Im Monat October c. wurden
bei dem Accise-Amte zu Hirschberg
2745 Schok und Webe Leinwand im Werth von ..... 18404 r. - - -
bei dem Accise-Amte zu Schmiedeberg
966 Schok und Webe Leinwand im Werth von ........ 5968 r. - - -
bei dem Accise-Amte zu Greiffenberg
399 Schok und Webe Leinwand im Werth von ........ 4622 r. zur Land-Ausfuhr angesagt.
[72r] Zur Verschiffung auf der Oder sind nur
5 Kisten declarirt worden, deren Werth zu --------- 1800 r. - - -
angegeben wird.
Unter diesen Kisten sind aus Städten des
Liegnitzschen Regierungs-Departements
2 begriffen à -------------------------------------- 500 r. - - -
der Rest mit 3 Kisten zu 1300 r. - - -
war in dem Breslauschen Departement fabricirt worden.
In dem Monat October 1810 gingen zu Waßer
aus dem Departement Leinwande im Werth .......... 25510 r. - - -
674 Stük Schaafe wurden in Ausfuhr verzollet.
Haupt-Gegenstände unserer kollegialischen Beschäftigung im vergangenen Monat waren
Die Ergreifung von Maaßregeln zur Unterdrükkung der Rindviehpest, und zur Verhütung des Einschleppens dieses Uebels aus dem Herzogthum Warschau auf die im laufenden Monat im hiesigen Regierungs-Departement stattfindenden Vieh-Märkte.

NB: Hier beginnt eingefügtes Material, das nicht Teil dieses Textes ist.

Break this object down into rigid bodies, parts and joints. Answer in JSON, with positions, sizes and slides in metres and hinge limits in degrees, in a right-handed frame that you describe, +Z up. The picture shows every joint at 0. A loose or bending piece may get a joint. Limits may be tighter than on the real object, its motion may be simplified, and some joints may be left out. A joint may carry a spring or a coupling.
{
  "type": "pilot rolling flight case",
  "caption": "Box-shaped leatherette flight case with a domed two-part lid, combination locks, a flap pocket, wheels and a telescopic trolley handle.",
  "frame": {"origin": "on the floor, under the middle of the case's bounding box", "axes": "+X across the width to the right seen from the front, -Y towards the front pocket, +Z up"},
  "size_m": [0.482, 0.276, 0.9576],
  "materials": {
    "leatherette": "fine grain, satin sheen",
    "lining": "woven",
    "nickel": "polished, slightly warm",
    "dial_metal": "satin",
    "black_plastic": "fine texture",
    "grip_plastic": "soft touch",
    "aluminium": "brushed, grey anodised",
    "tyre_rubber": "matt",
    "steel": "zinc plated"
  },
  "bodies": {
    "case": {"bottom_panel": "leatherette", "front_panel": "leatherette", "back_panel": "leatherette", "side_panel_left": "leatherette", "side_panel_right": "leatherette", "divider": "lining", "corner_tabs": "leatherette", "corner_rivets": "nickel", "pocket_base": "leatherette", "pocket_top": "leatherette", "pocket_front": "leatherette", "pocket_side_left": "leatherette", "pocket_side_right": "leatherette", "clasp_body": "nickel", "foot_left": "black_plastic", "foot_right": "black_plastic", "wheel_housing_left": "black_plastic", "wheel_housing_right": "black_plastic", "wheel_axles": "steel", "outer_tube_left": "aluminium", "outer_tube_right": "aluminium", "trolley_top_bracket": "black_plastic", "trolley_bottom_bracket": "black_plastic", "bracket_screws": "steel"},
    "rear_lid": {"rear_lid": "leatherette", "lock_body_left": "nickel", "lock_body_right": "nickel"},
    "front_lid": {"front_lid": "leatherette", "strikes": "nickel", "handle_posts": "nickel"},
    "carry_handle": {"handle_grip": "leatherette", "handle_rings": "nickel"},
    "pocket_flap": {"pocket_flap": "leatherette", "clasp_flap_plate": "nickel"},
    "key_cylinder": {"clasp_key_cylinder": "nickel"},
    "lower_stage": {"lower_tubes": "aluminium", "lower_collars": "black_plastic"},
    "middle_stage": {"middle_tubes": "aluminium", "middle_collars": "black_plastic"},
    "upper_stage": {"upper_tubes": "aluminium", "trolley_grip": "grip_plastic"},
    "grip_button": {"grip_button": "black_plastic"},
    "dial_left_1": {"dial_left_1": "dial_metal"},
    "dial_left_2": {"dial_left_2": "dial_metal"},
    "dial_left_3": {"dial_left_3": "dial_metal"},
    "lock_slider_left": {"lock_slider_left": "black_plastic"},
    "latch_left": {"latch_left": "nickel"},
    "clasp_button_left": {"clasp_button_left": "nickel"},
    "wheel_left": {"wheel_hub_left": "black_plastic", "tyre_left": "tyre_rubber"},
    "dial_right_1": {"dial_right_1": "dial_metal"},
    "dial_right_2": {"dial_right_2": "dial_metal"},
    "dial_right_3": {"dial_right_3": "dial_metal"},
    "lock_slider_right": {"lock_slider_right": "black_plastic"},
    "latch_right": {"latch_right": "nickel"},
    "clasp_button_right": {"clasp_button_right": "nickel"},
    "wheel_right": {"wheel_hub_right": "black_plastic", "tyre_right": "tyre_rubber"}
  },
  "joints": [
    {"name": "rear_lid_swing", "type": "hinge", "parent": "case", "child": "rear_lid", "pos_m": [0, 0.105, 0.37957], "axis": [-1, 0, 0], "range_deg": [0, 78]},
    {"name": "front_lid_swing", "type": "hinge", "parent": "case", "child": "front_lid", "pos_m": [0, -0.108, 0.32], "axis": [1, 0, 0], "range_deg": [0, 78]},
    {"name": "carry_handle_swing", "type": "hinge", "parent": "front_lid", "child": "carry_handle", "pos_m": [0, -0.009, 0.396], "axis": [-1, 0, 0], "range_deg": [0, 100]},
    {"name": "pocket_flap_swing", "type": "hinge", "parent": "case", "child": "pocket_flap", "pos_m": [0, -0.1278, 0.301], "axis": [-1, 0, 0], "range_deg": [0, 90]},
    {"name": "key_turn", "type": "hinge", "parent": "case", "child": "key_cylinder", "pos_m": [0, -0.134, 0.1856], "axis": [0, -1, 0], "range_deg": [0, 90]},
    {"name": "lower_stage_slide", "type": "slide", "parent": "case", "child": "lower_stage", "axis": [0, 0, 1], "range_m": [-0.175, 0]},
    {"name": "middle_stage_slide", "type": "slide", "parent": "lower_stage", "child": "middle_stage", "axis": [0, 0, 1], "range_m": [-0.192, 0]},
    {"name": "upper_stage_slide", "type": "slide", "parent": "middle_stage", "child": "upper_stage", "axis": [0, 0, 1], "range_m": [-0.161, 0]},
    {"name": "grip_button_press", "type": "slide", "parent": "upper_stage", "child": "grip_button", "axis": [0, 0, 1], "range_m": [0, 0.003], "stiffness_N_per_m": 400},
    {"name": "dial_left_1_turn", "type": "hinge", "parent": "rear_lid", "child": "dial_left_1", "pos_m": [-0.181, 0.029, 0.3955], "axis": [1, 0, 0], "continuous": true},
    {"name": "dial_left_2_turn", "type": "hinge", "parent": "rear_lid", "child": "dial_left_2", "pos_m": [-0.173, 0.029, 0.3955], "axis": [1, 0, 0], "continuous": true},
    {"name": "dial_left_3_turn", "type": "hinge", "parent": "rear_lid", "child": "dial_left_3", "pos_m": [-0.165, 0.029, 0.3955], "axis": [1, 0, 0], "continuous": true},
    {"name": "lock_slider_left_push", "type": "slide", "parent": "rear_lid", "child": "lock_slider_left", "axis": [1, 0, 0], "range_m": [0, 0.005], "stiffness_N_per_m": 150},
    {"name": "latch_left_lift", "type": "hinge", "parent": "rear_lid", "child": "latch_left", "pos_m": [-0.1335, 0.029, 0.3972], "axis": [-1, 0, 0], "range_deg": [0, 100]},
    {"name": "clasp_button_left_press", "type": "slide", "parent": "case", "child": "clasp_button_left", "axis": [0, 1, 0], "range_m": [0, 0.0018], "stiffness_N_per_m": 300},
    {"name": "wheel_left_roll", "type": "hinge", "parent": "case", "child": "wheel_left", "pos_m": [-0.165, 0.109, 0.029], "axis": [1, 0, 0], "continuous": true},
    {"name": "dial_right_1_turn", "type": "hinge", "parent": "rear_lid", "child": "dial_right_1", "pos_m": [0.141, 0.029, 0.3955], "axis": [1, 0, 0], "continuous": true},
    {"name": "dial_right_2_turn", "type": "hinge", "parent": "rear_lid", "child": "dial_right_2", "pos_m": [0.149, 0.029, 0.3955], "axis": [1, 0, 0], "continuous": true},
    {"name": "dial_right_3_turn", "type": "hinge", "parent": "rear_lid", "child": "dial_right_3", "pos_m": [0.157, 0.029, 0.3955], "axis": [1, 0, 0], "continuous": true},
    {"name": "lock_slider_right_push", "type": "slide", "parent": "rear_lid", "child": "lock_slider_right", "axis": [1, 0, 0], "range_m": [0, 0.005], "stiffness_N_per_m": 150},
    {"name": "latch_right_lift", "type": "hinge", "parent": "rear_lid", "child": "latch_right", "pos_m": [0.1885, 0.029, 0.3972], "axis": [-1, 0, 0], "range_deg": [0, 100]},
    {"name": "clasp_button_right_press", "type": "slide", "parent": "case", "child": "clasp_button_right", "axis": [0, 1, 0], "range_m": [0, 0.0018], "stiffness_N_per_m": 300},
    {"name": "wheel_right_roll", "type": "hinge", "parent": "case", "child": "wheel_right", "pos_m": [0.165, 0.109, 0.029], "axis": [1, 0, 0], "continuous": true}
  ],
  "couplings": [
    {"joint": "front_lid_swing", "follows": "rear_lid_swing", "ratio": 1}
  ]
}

Anordnungen wegen Revision und Verbeßerung der Feuer-Lösch-Anstalten,
Verfügungen wegen alljährlich abzuhaltender Revision des Gesindes in Hinsicht seiner Dienst-Legitimation,
Bildung der neuen Schul-Deputationen in den Städten,
Die Ausführung der Verordnungen in den Gesetzen vom Monat September c. besonders in Rüksicht auf die veränderte Erhebung der directen sowohl, als indirecten Steuern.
Verfügungen zur Aushebung und Ablieferung der von dem Liegnitzschen Regierungs-Bezirk zur Bildung einer Feld-Pionier-Compagnie zu gewährenden Mannschaften.
Außer diesen Gegenständen sind Vorwurf unserer Bear-[72v]-beitung diejenigen Objecte gewesen, welche Euer Majestät aus den allerunterthänigst beigeschlossenen Nummern 23 bis 27 unseres Amts-Blatts zu entnehmen geruhen wollen.
Unter der Rubrik:
dringende Reformen und Verbeßerungen in der Administration
haben wir für jetzt nichts vorzuschlagen.
Die Schlesische Regierung zu Liegnitz.